What you need to do. Every line of the material that follows must be printed again exactly.

Given information.
-- Start --

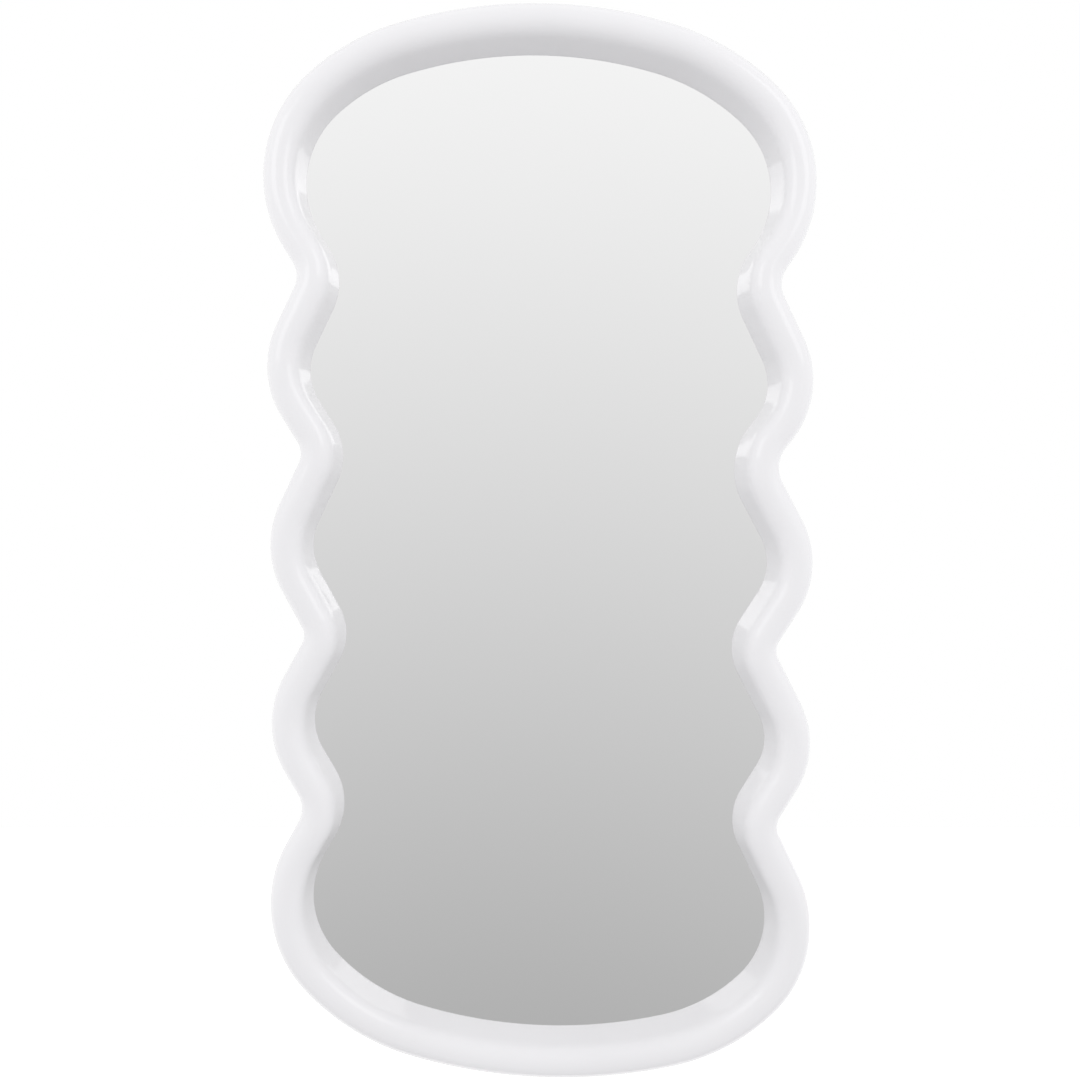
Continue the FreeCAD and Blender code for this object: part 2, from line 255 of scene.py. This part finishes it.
def bend_circle(bend, heading, turn):
    """Give (centre, radius, turn) of a bend that is placed where its heading is straight."""
    across, up, radius = bend
    return Vector((across, up)) - outward(heading) * (turn * radius), radius, turn


def shoulder_circle(degrees, quarter, arch, side_bend):
    """Give the circle in a quarter of the outline that touches its arch and the side's bend."""
    centre, arch_radius, _ = arch
    angle = math.radians(degrees)
    towards = Vector((quarter[0] * math.sin(angle), quarter[1] * math.cos(angle)))
    apart = centre - side_bend[0]
    wider = arch_radius - side_bend[1]
    reach = (wider ** 2 - apart.length_squared) / (2 * (apart.dot(towards) + wider))
    return centre + towards * reach, arch_radius - reach, 1


def side_circles(bends, heading):
    """Give a side's circles, which turn with and against the clock by turns."""
    return [
        bend_circle(bend, Vector(heading), 1 if index % 2 == 0 else -1)
        for index, bend in enumerate(bends)
    ]


def outline_circles():
    """List the circles of all the bends, clockwise from the top."""
    top = bend_circle(TOP_BEND, Vector((1, 0)), 1)
    bottom = bend_circle(BOTTOM_BEND, Vector((-1, 0)), 1)
    right = side_circles(RIGHT_BENDS, (0, -1))
    left = side_circles(LEFT_BENDS, (0, 1))
    return (
        [top, shoulder_circle(TOP_RIGHT_SHOULDER, (1, 1), top, right[0])]
        + right
        + [shoulder_circle(BOTTOM_RIGHT_SHOULDER, (1, -1), bottom, right[-1]), bottom]
        + [shoulder_circle(BOTTOM_LEFT_SHOULDER, (-1, -1), bottom, left[0])]
        + left
        + [shoulder_circle(TOP_LEFT_SHOULDER, (-1, 1), top, left[-1])]
    )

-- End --

Reply to the task.
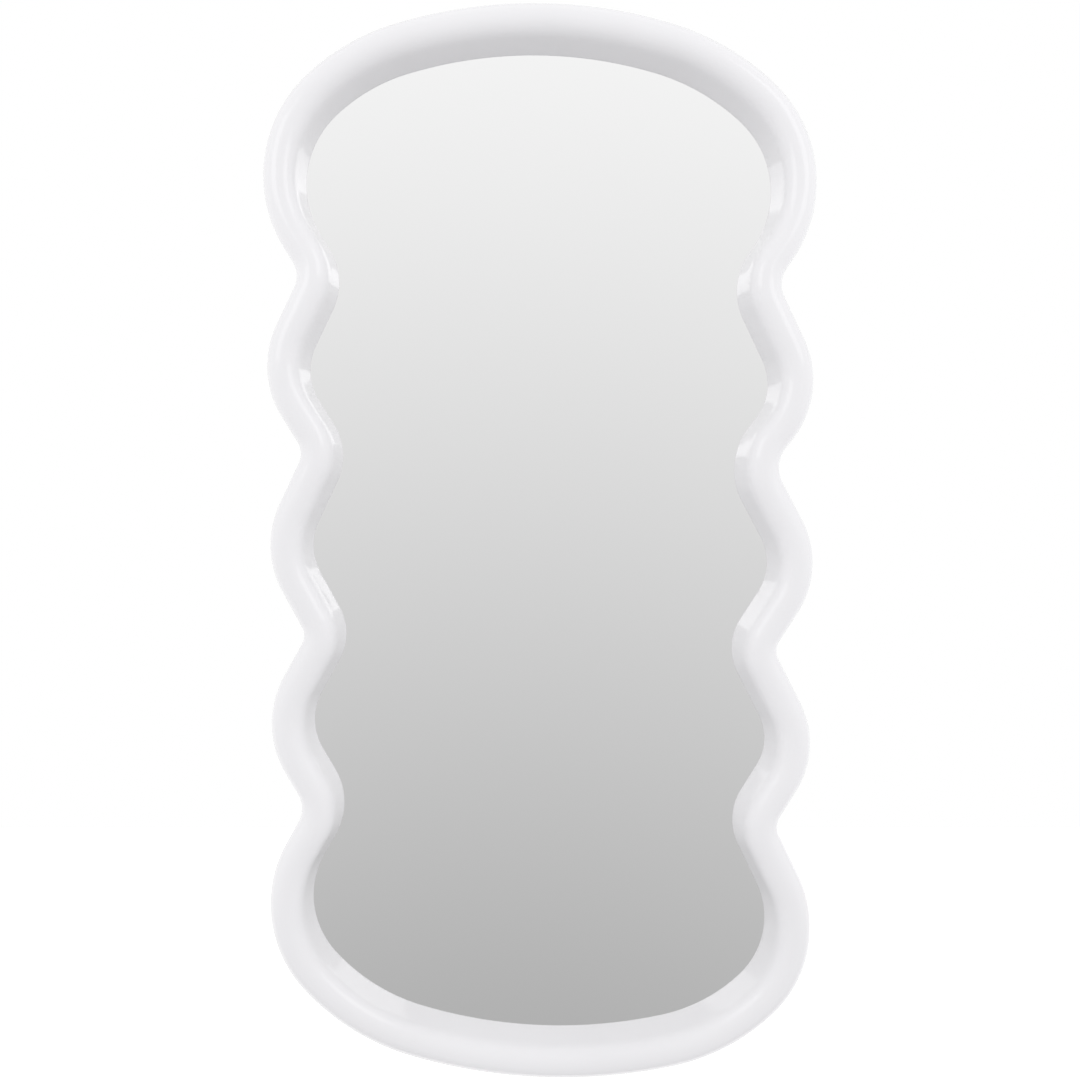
Continue the FreeCAD and Blender code for this object: part 2, from line 255 of scene.py. This part finishes it.
def bend_circle(bend, heading, turn):
    """Give (centre, radius, turn) of a bend that is placed where its heading is straight."""
    across, up, radius = bend
    return Vector((across, up)) - outward(heading) * (turn * radius), radius, turn


def shoulder_circle(degrees, quarter, arch, side_bend):
    """Give the circle in a quarter of the outline that touches its arch and the side's bend."""
    centre, arch_radius, _ = arch
    angle = math.radians(degrees)
    towards = Vector((quarter[0] * math.sin(angle), quarter[1] * math.cos(angle)))
    apart = centre - side_bend[0]
    wider = arch_radius - side_bend[1]
    reach = (wider ** 2 - apart.length_squared) / (2 * (apart.dot(towards) + wider))
    return centre + towards * reach, arch_radius - reach, 1


def side_circles(bends, heading):
    """Give a side's circles, which turn with and against the clock by turns."""
    return [
        bend_circle(bend, Vector(heading), 1 if index % 2 == 0 else -1)
        for index, bend in enumerate(bends)
    ]


def outline_circles():
    """List the circles of all the bends, clockwise from the top."""
    top = bend_circle(TOP_BEND, Vector((1, 0)), 1)
    bottom = bend_circle(BOTTOM_BEND, Vector((-1, 0)), 1)
    right = side_circles(RIGHT_BENDS, (0, -1))
    left = side_circles(LEFT_BENDS, (0, 1))
    return (
        [top, shoulder_circle(TOP_RIGHT_SHOULDER, (1, 1), top, right[0])]
        + right
        + [shoulder_circle(BOTTOM_RIGHT_SHOULDER, (1, -1), bottom, right[-1]), bottom]
        + [shoulder_circle(BOTTOM_LEFT_SHOULDER, (-1, -1), bottom, left[0])]
        + left
        + [shoulder_circle(TOP_LEFT_SHOULDER, (-1, 1), top, left[-1])]
    )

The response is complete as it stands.